In die Recherchen stecken die Jugendlichen viel Zeit. „Das macht mir Spaß“, sagt Nikolai von Pfeil, einer der Teilnehmer. Es sei spannend, etwas über eine Person herauszufinden. Sein Freund Lasse Apel fügt hinzu: „Ich denke, dass wir nicht so schnell wieder die Möglichkeit bekommen, in Archive zu gehen und die Arbeit dort kennenzulernen.“ Die beiden 14-Jährigen haben zu Beginn des Jahres von dem Rechercheprojekt erfahren. „Tagtäglich sollte man daran erinnert werden, was einmal in Deutschland passiert ist“, begründet Nikolai von Pfeil sein Engagement.

Das Leben Herzfelds ist umso interessanter, da er zum christlichen Glauben übertrat. Eine Arbeitsgruppe des Evangelischen Kirchenkreises forscht schon länger zu Geschichten von Christen jüdischer Herkunft. „Wie mit Anfragen zur Herkunft christlicher Gemeindemitglieder umgegangen wurde, ist für uns spannend“, sagt Stadtkirchenpfarrer Kuntze. Bisher konnten sie jedoch nicht herausfinden, ob die Nationalsozialisten bei der Kirche zu Herzfeld recherchierten. Daher soll in den Taufbüchern der Bornstedter Gemeinde nach weiteren Anhaltspunkten geforscht werden.

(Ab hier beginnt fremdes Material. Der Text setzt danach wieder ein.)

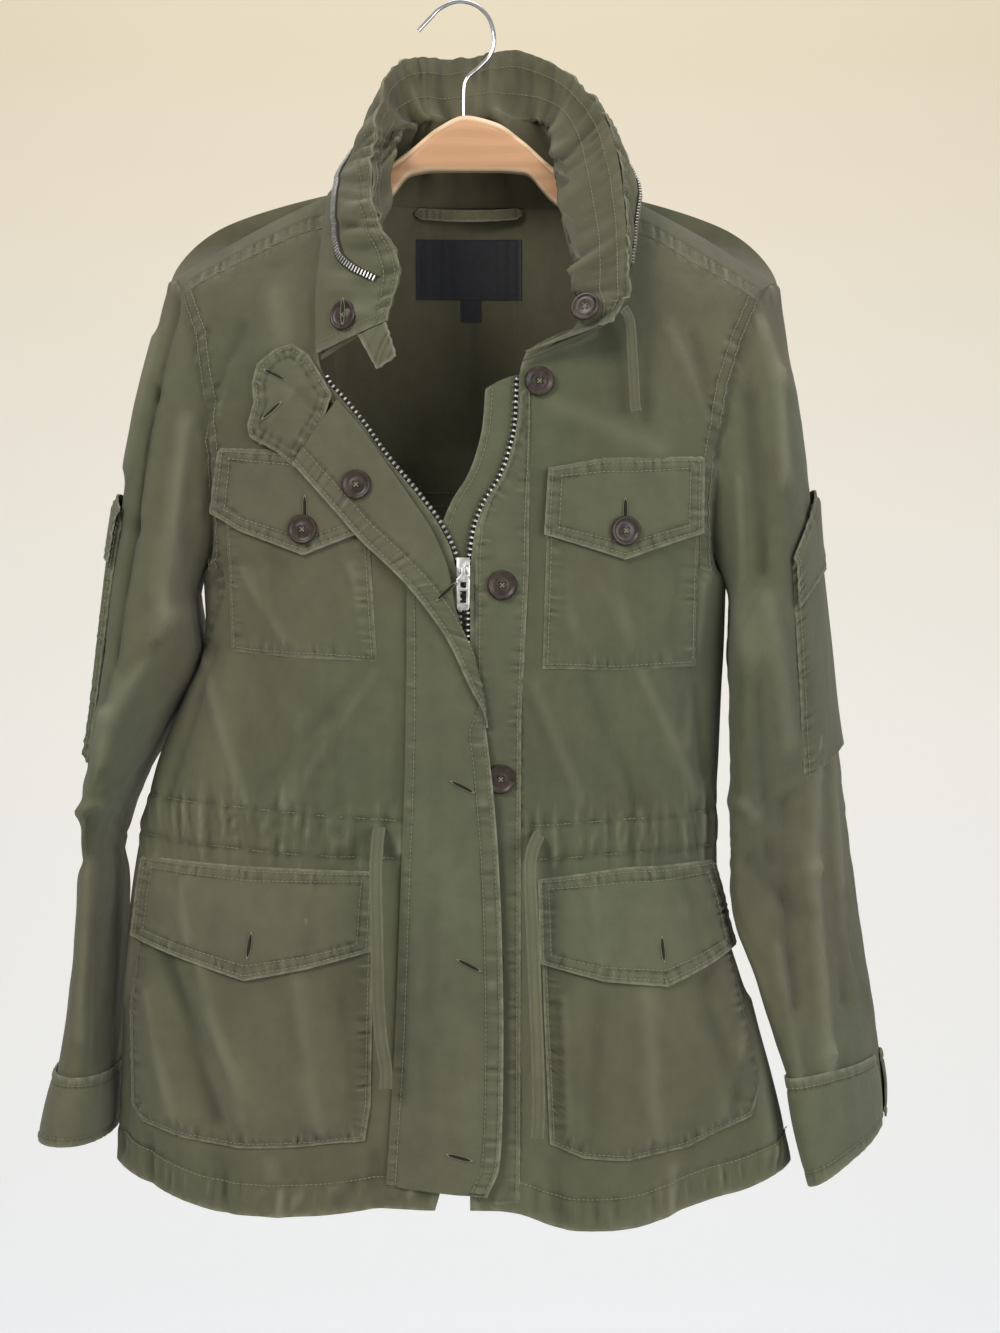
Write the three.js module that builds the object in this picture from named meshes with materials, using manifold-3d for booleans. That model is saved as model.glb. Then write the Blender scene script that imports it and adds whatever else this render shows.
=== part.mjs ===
import * as THREE from 'three';
import { mergeVertices } from 'three/addons/utils/BufferGeometryUtils.js';
import Module from 'manifold-3d';

// A field jacket on a wooden hanger, in millimetres, +Z up, the front toward -Y.
// The origin is under the crown of the hanger's hook. Left and right are as seen from the front.

const CLOTH = 1.5;            // wall of one layer of canvas
const SEAM = 0.4;             // gap left where two sewn pieces meet
const ARM_SEAM = 0.9;         // the same at the armholes, where both walls bend
const PLY = 0.4;              // gap between a panel and what is sewn on it
const CENTRE_X = 0;           // line of the closed zip
const BODY_SQUARE = 2.4;      // exponent of the body's rounded section
const RING_SQUARE = 2.2;      // exponent of the armhole and sleeve sections
const YOKE_SEAM_Z = -322;     // level of the back yoke seam
const COLLAR_WALL = 1.8;
const STORM_FOLD = 2.4;       // radius of the storm flap's roll
const BUTTON_RADIUS = 10;
const BUTTON_THICK = 3;
const HOOK_WIRE = 3;

// Depth of the body in front of and behind its side seams, at each level.
const BODY = [
  { z: -120, front: 6, back: 44 },
  { z: -150, front: 17, back: 48 },
  { z: -163, front: 27, back: 49 },
  { z: -178, front: 38, back: 50 },
  { z: -200, front: 50, back: 51 },
  { z: -225, front: 59, back: 52 },
  { z: -254, front: 65, back: 53 },
  { z: -322, front: 69, back: 53 },
  { z: -400, front: 71, back: 52 },
  { z: -500, front: 67, back: 49 },
  { z: -590, front: 61, back: 46 },
  { z: -650, front: 68, back: 50 },
  { z: -740, front: 74, back: 56 },
  { z: -850, front: 76, back: 60 },
];

// Side seams below the underarms.
const SIDES = [
  { z: -398, left: -184, right: 184 },
  { z: -450, left: -181.5, right: 182 },
  { z: -483, left: -195, right: 180 },
  { z: -531, left: -215, right: 178 },
  { z: -553, left: -221, right: 177 },
  { z: -603, left: -231, right: 177 },
  { z: -636, left: -235, right: 180 },
  { z: -682, left: -238, right: 193 },
  { z: -713, left: -240, right: 203 },
  { z: -745, left: -241, right: 213 },
  { z: -790, left: -243, right: 224 },
  { z: -850, left: -244, right: 234 },
];

// Hem line of the fronts and of the back, from the left side to the right side.
const HEM = [
  { x: -245, front: -808, back: -812 },
  { x: -207, front: -822, back: -818 },
  { x: -149, front: -836, back: -824 },
  { x: -100, front: -836, back: -828 },
  { x: -52, front: -829, back: -826 },
  { x: -20, front: -830, back: -827 },
  { x: 5, front: -830, back: -828 },
  { x: 30, front: -831, back: -828 },
  { x: 75, front: -844, back: -829 },
  { x: 115, front: -842, back: -827 },
  { x: 151, front: -831, back: -824 },
  { x: 190, front: -823, back: -818 },
  { x: 235, front: -808, back: -810 },
];

// Teeth lines of the open zip, which close on the centre line below the slider.
const ZIP = [
  { z: -165, left: -91, right: 112 },
  { z: -215, left: -93, right: 106 },
  { z: -232, left: -94, right: 86 },
  { z: -244, left: -94, right: 56 },
  { z: -256, left: -94, right: 38 },
  { z: -273, left: -89, right: 33.5 },
  { z: -286, left: -78, right: 33 },
  { z: -302, left: -65, right: 32 },
  { z: -324, left: -49.5, right: 27 },
  { z: -339, left: -37, right: 21 },
  { z: -355, left: -24, right: 11 },
  { z: -372, left: -12, right: 4.5 },
  { z: -392, left: -3, right: 1.5 },
  { z: -406, left: -0.6, right: 0.6 },
  { z: -700, left: -0.6, right: 0.6 },
  { z: -770, left: -2, right: 0.6 },
  { z: -850, left: -20, right: 0.6 },
];
const ZIP_TOP_Z = -271;
const ZIP_END_Z = -765;
const SLIDER_Z = -400;
const ZIP_EDGE = 4;           // from the teeth line to the folded edge of each front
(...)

Wenn alle Informationen zusammengetragen sind, will die Gruppe einen Rundgang durch Potsdam machen – vorbei an Herzfelds Anwaltskanzlei, vielleicht am Haus seiner Geliebten, am Altenheim, am St. Josefs-Krankenhaus, in dem er gepflegt wurde und vorbei an seinem ehemaligen Wohnhaus, wo bald der Stolperstein an ihn erinnern wird.